Start

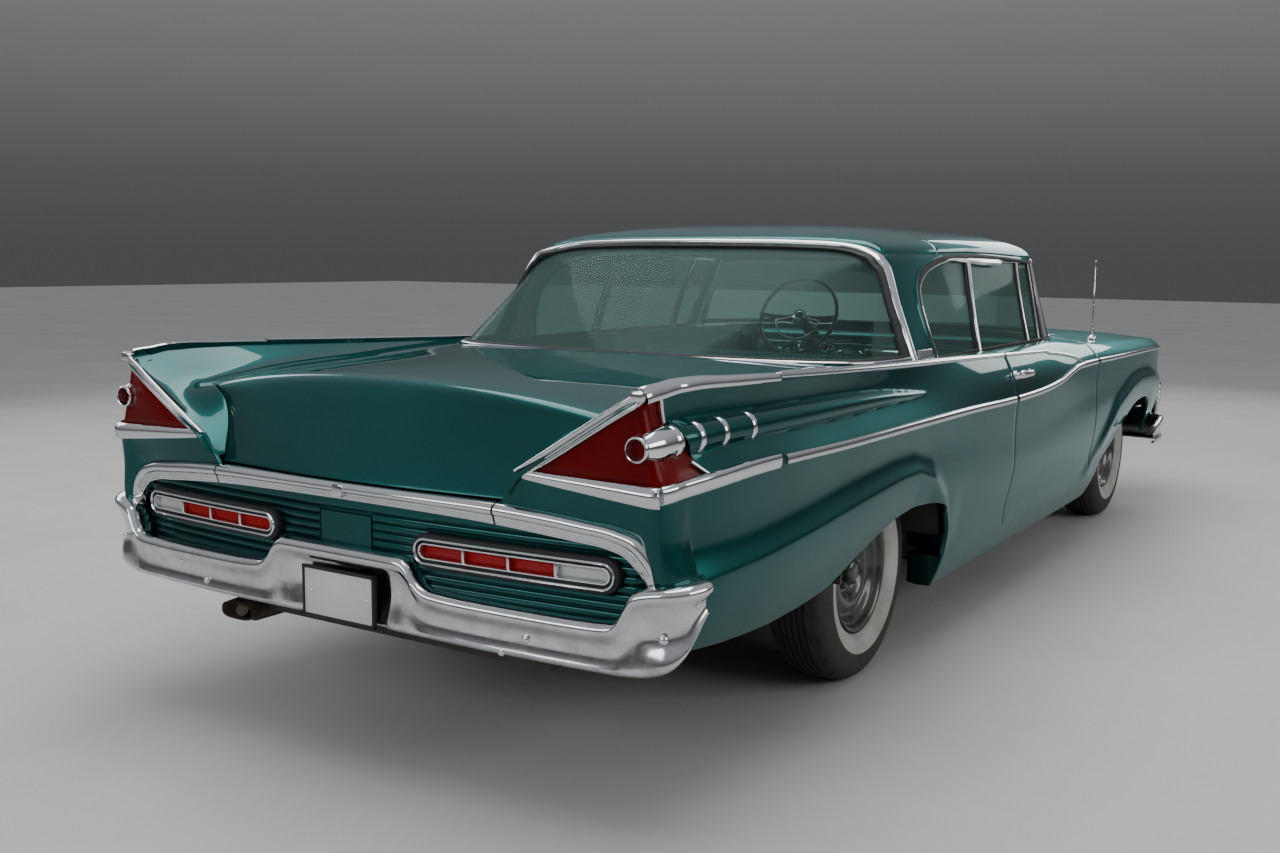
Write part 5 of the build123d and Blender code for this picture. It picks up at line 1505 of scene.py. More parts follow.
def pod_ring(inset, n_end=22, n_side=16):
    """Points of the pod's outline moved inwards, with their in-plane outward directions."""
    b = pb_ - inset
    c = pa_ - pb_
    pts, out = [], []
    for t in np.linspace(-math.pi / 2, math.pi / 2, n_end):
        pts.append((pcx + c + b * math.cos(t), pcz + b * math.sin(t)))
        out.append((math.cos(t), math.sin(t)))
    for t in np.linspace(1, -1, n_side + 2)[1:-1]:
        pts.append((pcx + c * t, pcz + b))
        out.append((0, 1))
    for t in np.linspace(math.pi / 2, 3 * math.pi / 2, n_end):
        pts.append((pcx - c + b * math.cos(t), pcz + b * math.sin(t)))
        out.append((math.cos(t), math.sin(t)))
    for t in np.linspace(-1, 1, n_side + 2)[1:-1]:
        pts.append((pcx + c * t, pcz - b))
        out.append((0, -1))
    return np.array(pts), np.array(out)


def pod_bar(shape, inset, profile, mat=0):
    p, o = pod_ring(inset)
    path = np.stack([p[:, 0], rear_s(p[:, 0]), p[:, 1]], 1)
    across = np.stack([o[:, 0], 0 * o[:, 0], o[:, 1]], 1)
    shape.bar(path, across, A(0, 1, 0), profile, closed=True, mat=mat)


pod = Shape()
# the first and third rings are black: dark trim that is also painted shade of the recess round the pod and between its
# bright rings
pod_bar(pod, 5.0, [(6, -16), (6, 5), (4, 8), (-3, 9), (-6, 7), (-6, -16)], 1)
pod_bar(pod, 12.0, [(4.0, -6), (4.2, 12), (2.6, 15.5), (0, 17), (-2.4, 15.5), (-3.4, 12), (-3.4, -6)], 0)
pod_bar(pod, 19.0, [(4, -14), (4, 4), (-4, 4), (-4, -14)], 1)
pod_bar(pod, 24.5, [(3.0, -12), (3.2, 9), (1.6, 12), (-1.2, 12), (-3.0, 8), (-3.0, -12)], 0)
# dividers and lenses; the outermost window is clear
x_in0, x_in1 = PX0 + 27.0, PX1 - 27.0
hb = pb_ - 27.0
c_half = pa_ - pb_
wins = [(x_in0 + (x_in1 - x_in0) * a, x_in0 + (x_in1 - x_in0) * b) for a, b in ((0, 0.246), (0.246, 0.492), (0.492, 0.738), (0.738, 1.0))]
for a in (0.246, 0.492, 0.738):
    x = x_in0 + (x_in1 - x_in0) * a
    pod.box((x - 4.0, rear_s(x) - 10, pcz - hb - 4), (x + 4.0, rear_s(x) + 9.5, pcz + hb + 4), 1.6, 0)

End

* Task brief
Quote the listing in full, please, keeping every line exact.

* Full output
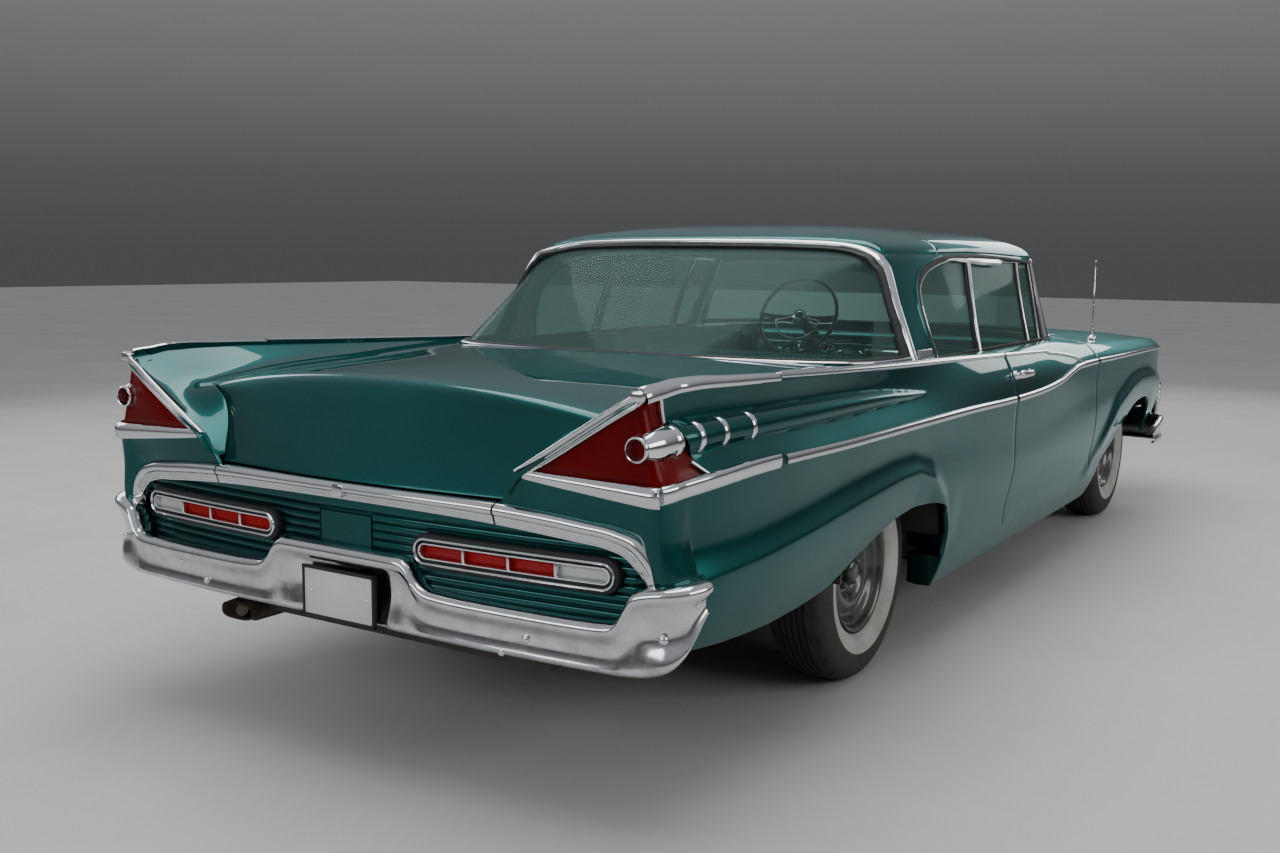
Write part 5 of the build123d and Blender code for this picture. It picks up at line 1505 of scene.py. More parts follow.
def pod_ring(inset, n_end=22, n_side=16):
    """Points of the pod's outline moved inwards, with their in-plane outward directions."""
    b = pb_ - inset
    c = pa_ - pb_
    pts, out = [], []
    for t in np.linspace(-math.pi / 2, math.pi / 2, n_end):
        pts.append((pcx + c + b * math.cos(t), pcz + b * math.sin(t)))
        out.append((math.cos(t), math.sin(t)))
    for t in np.linspace(1, -1, n_side + 2)[1:-1]:
        pts.append((pcx + c * t, pcz + b))
        out.append((0, 1))
    for t in np.linspace(math.pi / 2, 3 * math.pi / 2, n_end):
        pts.append((pcx - c + b * math.cos(t), pcz + b * math.sin(t)))
        out.append((math.cos(t), math.sin(t)))
    for t in np.linspace(-1, 1, n_side + 2)[1:-1]:
        pts.append((pcx + c * t, pcz - b))
        out.append((0, -1))
    return np.array(pts), np.array(out)


def pod_bar(shape, inset, profile, mat=0):
    p, o = pod_ring(inset)
    path = np.stack([p[:, 0], rear_s(p[:, 0]), p[:, 1]], 1)
    across = np.stack([o[:, 0], 0 * o[:, 0], o[:, 1]], 1)
    shape.bar(path, across, A(0, 1, 0), profile, closed=True, mat=mat)


pod = Shape()
# the first and third rings are black: dark trim that is also painted shade of the recess round the pod and between its
# bright rings
pod_bar(pod, 5.0, [(6, -16), (6, 5), (4, 8), (-3, 9), (-6, 7), (-6, -16)], 1)
pod_bar(pod, 12.0, [(4.0, -6), (4.2, 12), (2.6, 15.5), (0, 17), (-2.4, 15.5), (-3.4, 12), (-3.4, -6)], 0)
pod_bar(pod, 19.0, [(4, -14), (4, 4), (-4, 4), (-4, -14)], 1)
pod_bar(pod, 24.5, [(3.0, -12), (3.2, 9), (1.6, 12), (-1.2, 12), (-3.0, 8), (-3.0, -12)], 0)
# dividers and lenses; the outermost window is clear
x_in0, x_in1 = PX0 + 27.0, PX1 - 27.0
hb = pb_ - 27.0
c_half = pa_ - pb_
wins = [(x_in0 + (x_in1 - x_in0) * a, x_in0 + (x_in1 - x_in0) * b) for a, b in ((0, 0.246), (0.246, 0.492), (0.492, 0.738), (0.738, 1.0))]
for a in (0.246, 0.492, 0.738):
    x = x_in0 + (x_in1 - x_in0) * a
    pod.box((x - 4.0, rear_s(x) - 10, pcz - hb - 4), (x + 4.0, rear_s(x) + 9.5, pcz + hb + 4), 1.6, 0)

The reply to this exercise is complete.